My Rating: 9 out of 10

4-Word Review: Who ya gonna call?

Due to this film’s recent reboot set for official release tomorrow I thought it would be great to look back at the one that started it all. I haven’t seen the remake and have no plans to, so this review will concentrate solely on the original. However, if you have seen both feel free to leave a comment comparing the two and telling us which one you liked better.

The story here centers on Peter (Bill Murray), Ray (Dan Aykroyd) and Egon (Harold Ramis) who are three parapsychologists who lose their jobs at Columbia University and decide to open up their own paranormal extermination service out of an old, abandoned firehouse. At first business is slow, but it quickly picks up once they capture a particularly pesky ghost known as slimmer from a ritzy Manhattan hotel. Soon they find themselves the center of demand and media attention. Dana (Sigourney Weaver) is a cellist who finds her apartment to be haunted and the womanizing Peter becomes smitten with her and is quick to come to her aid only for her to end up becoming possessed by the demon. The three then must use all of their abilities and weapons to try and stop it as well as the plethora of other ghouls who were mistakenly released into New York’s atmosphere when an aggressive EPA agent (William Atherton) forced them to shut down their ghost containment system.

I saw this film when it was first released and found it to be hilarious, but was worried that after all these years it might not come off as well, but to my surprise it hasn’t aged at all and is still quite fresh and inventive. Usually even in the best of comedies there will be jokes that fall flat, but here every one of them hits-the-bullseye and I enjoyed how the creative script see-saws the humor from the subtle to the over-the-top. The plot is imaginative, but manages to create and stick to its own logic that is consistently clever and amusing, but never silly.

The special effects are also impressive. Usually in comical films the ghosts or monsters are made to be benign and goofy, but here they are frightening, which again helps keep the story from ever getting one-dimensional.

Murray’s glib and detached persona is at a peak level and his throwaway lines, which were almost all improvised, are gems. Aykroyd and Ramis, who wrote the script, wisely step back and give Murray full control to steal the spotlight, which he does effortlessly.

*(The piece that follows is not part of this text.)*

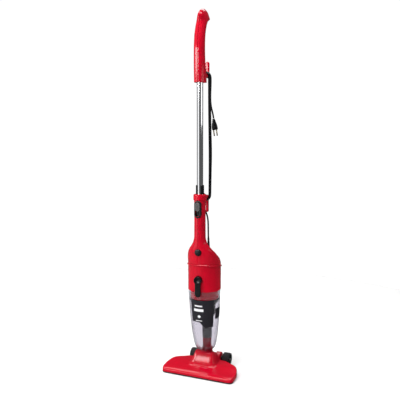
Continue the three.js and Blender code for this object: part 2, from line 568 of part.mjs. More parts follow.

The supporting cast is equally great. I never considered Weaver particularly suited for a role as a love interest, but her sharp, caustic manner works as a nice contrast to Murray’s smart-ass presence. She also becomes quite sexy during the scenes when she turns into a demon. Rick Moranis as her nerdy neighbor is hilarious and has some of the funniest moments in the film particularly the scene he has at a party he throws in his apartment and the way he introduces each guest as they arrive.

Ray Parker Jr.’s theme song is the icing-on-the-cake in a film where amazingly everything clicks perfectly. Why the studio heads felt there was a need to revamp this franchise is a mystery. I realize they are running out of ideas and feel the urge to retool what has been successfully done before in order to appeal to the ‘new generation’ of filmgoers, but this is one classic that should’ve been left alone.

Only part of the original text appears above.